Travelling against FCDO advice, will, in nearly all cases, invalidate your travel insurance cover. Whilst you may find that some airlines and travel providers will cancel, or reschedule your trip, some may still operate, leaving you with a difficult decision to make. Do you lose out on your trip, or press ahead, and travel somewhere without any insurance protection?

It's important to remember that travelling without a valid insurance policy, means that you won't be covered should you need medical assistance whilst abroad – whether that is COVID-19 or other healthcare issues, e.g. breaking your leg or getting a stomach bug.

You might have to pay medical bills, which could run into the thousands if you are travelling to somewhere with high healthcare costs.

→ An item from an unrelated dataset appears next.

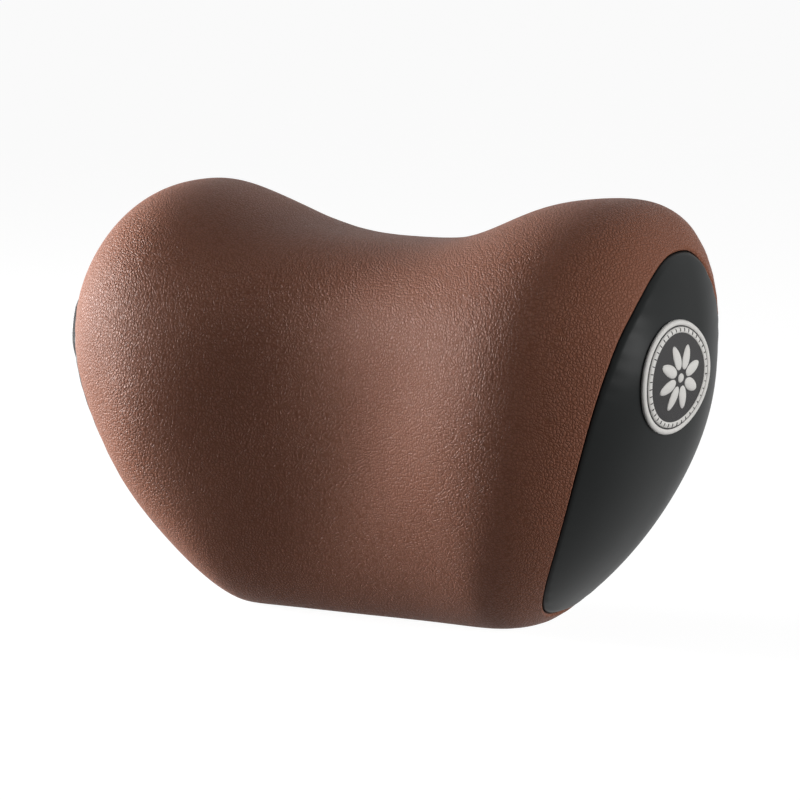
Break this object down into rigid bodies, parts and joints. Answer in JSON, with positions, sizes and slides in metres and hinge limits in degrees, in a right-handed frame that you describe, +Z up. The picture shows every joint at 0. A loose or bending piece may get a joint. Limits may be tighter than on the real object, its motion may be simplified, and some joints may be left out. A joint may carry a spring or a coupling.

Plus if you lose baggage or have something stolen, you would not be covered – there are lots of aspects to travel insurance.

Even if you have a GHIC/EHIC card, this will only provide limited protection and may not cover all of your medical costs and will not cover you if you need to be repatriated back home.

Cancellation amounts will be per person. So, if you were going on a trip for 2 people which cost £1,000 in total you would ideally need cancellation cover for at least £500.
You will need to add each country that you are visiting. If you are on a flight stopover this will include any countries where you leave the airport. If you are on a cruise it includes any countries where your ship will be docking at.

A pre-existing condition is a diagnosed medical condition that existed before taking out a policy. We'll ask a series of questions about the medical history for you and any travellers on your quote. If you answer yes to any of these, you will need to tell us about the traveller's conditions. This could be a condition that a traveller has now or has had in the past. If you are not sure what conditions you need to declare, we have online support available to help you 24/7!

If you're taken ill or have an accident abroad your travel insurance policy will repatriate you once you are well enough to travel. It is included within your medical cover. The insurance provider's Emergency Assistance team will help organise this along with the medical team who are treating you. If you are travelling in the UK, check repatriation with your insurance provider to see what is included.